Rzecznik Komisji Nadzoru Finansowego odpowiedział na zarzuty Romana Giertycha.
Rzecznik Komisji Nadzoru Finansowego odpowiedział na zarzuty Romana Giertycha. Fot. Krzysztof Hadrian / Agencja Gazeta

Rzecznik Komisji Nadzoru Finansowego Jacek Barszczewski odpowiedział stanowczo na słowa Romana Giertycha, prawnika Leszka Czarneckiego. "W ocenie Urzędu KNF zarzuty mecenasa Giertycha są bezpodstawne" – brzmi fragment oświadczenia przesłanego przez Barszczewskiego.

REKLAMA
Barszczewski dodał, że na szczegółowe pytania nie może odpowiedzieć, ponieważ jest to "niemożliwe z uwagi na fakt, że ich zakres dotyczy działań nadzorczych UKNF i objęty jest ustawową tajemnicą zawodową, a także z uwagi na dobro czynności prowadzonych w tej sprawie przez właściwe służby".
Giertych w sobotę zapowiedział, że 19 listopada przekaże prokuratorom kolejne nagranie, na którym zobaczymy spotkanie właściciela Getin Noble Banku Leszka Czarneckiego z przedstawicielami kierownictwa Komisji Nadzoru Finansowego.
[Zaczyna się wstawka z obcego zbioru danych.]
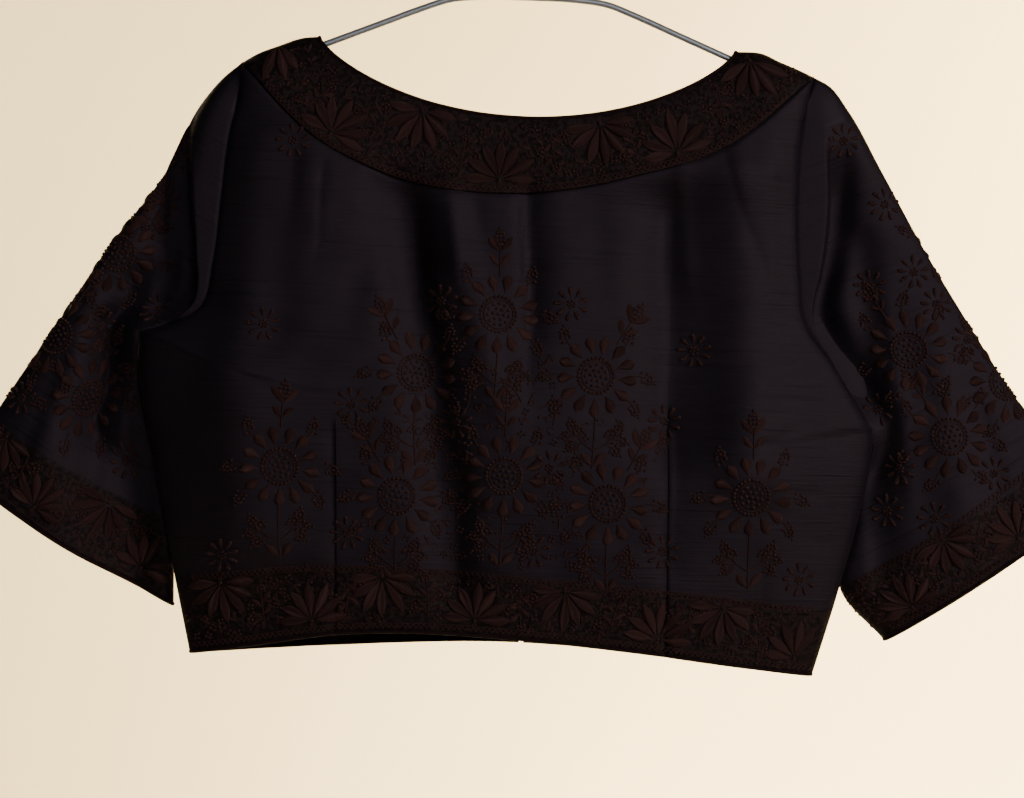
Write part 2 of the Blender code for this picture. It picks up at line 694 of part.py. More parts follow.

Do sieci wyciekł zaś kadr ze wspomnianego nagrania, który wzbudził ogromne emocje.
"W poniedziałek złożę w prokuraturze nagranie rozmowy Leszka Czarneckiego z Markiem Chrzanowskim i innymi przedstawicielami KNF, które zostało zrobione w lipcu br. (...) Na taśmie słychać i widać (to nagranie wideo), jak przedstawiciele urzędu państwowego bez żenady potwierdzają, że wiedzą o planie przejęcia banku za złotówkę" – poinformował 17 listopada Roman Giertych, pełnomocnik Leszka Czarneckiego.
Opinia publiczna słyszała dotychczas wyłącznie o materiale audio. Przypomnijmy, że afera KNF wybuchła po ujawnieniu, iż Marek Chrzanowski miał zaoferować przychylność dla Getin Noble Banku w zamian za około 40 mln zł . Według "Gazety Wyborczej", taką sumę miał otrzymać prawnik Grzegorz Kowalczyk, który jest znajomym Chrzanowskiego.